Role of Short-Range Order and Hyperuniformity in the Formation of Band Gaps in Disordered Photonic Materials

We study photonic band gap formation in two-dimensional high-refractive-index disordered materials where the dielectric structure is derived from packing disks in real and reciprocal space. Numerical calculations of the photonic density of states demonstrate the presence of a band gap for all polarizations in both cases. We find that the band gap width is controlled by the increase in positional correlation inducing short-range order and hyperuniformity concurrently. Our findings suggest that the optimization of short-range order, in particular the tailoring of Bragg scattering at the isotropic Brillouin zone, are of key importance for designing disordered PBG materials.

Figure 1

Structural order in (a),(b),(e),(f) HD patterns at $\varphi =0.60$ and (c)–(f) SHU patterns at $\chi =0.50$. We compare (a),(c) typical point patterns in real space, (b),(d) structure factors $S(\mathbf{k})$, (e) radial distribution functions $g(r)$, and (f) angle-averaged structure factors $S(k)$. The two-dimensional plots in (b),(d) confirm that the distributions are isotropic.
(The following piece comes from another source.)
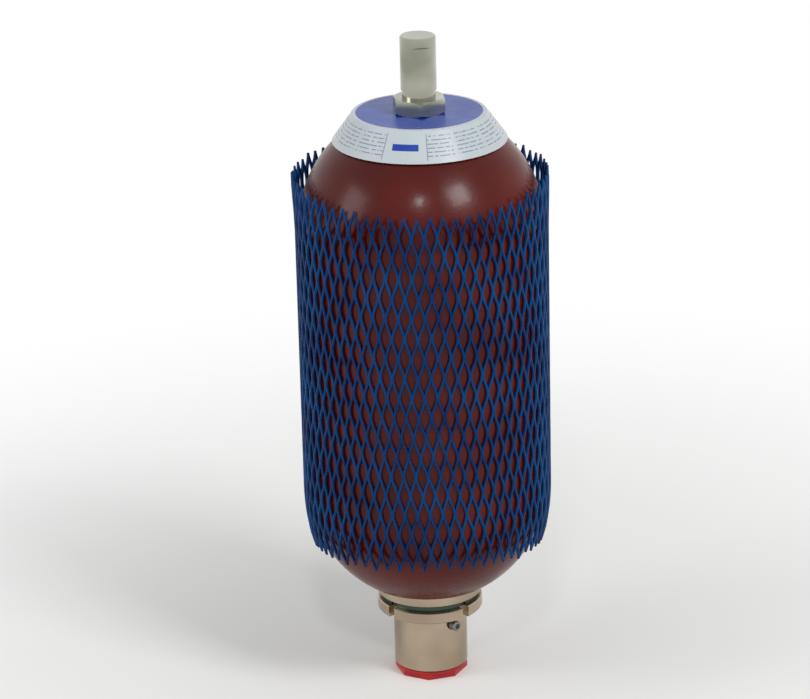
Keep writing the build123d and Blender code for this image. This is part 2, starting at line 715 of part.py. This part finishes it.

The inset in (e) shows that a correlation gap is present in HD and SHU packings for $r<a$. The inset in (f) demonstrates that long-wave length fluctuations $2\pi /k>2\pi /K$ are strongly suppressed (up to numerical noise) in the SHU pattern. All data is obtained by taking an average over 1000 independent patterns with $N=200$ points each. Vertical lines indicate the position of the band edges in reciprocal space for TM polarization. (g) Photonic properties of a dielectric structure composed of a network of silicon rods placed at the position of the points as shown in (a),(c). NDOS as a function of the normalized frequency $\nu a/c$ in TM polarization for the HD system at $\varphi =0.60$ and the SHU system at $\chi =0.50$. Here, $c$ is the speed of light in vacuum.

Figure 2

Decorated network structure derived from (a) a HD seed pattern with $N=200$, $\varphi =0.60$, and (c) a SHU seed pattern with $N=200$, $\chi =0.50$. (b) and (d) The average of the square amplitude of the corresponding Fourier transforms taken over 1000 network realizations.

Figure 3

Formation of PBGs for TM modes, TE modes and for both polarizations simultaneously. The normalized PBG width is plotted as a function of the parameters $\chi$ and $\varphi$ for (a) SHU and (b) HD seed patterns up to a maximal value of ${\chi }_{\max }=0.79$ and ${\varphi }_{\max }=0.91$. The shaded area marks the appearance of first signs of peaks in reciprocal space indicating the presence of quasi-long-range crystalline order. The dashed lines indicate the normalized PBG widths for otherwise identical structural designs when the points are arranged according to a hexagonal lattice seed pattern.

Figure 4

Robustness of the band gap for a HD structure at $\varphi =0.6$ (a) and a SHU structure at $\chi =0.5$ (b). The plot shows the averaged normalized PBG width for networks of dielectric walls, where a percentage $p$ of links is removed randomly. The shaded area represents the smallest and largest gap within the ensemble of ten configurations studied. The calculation was performed in TE polarization.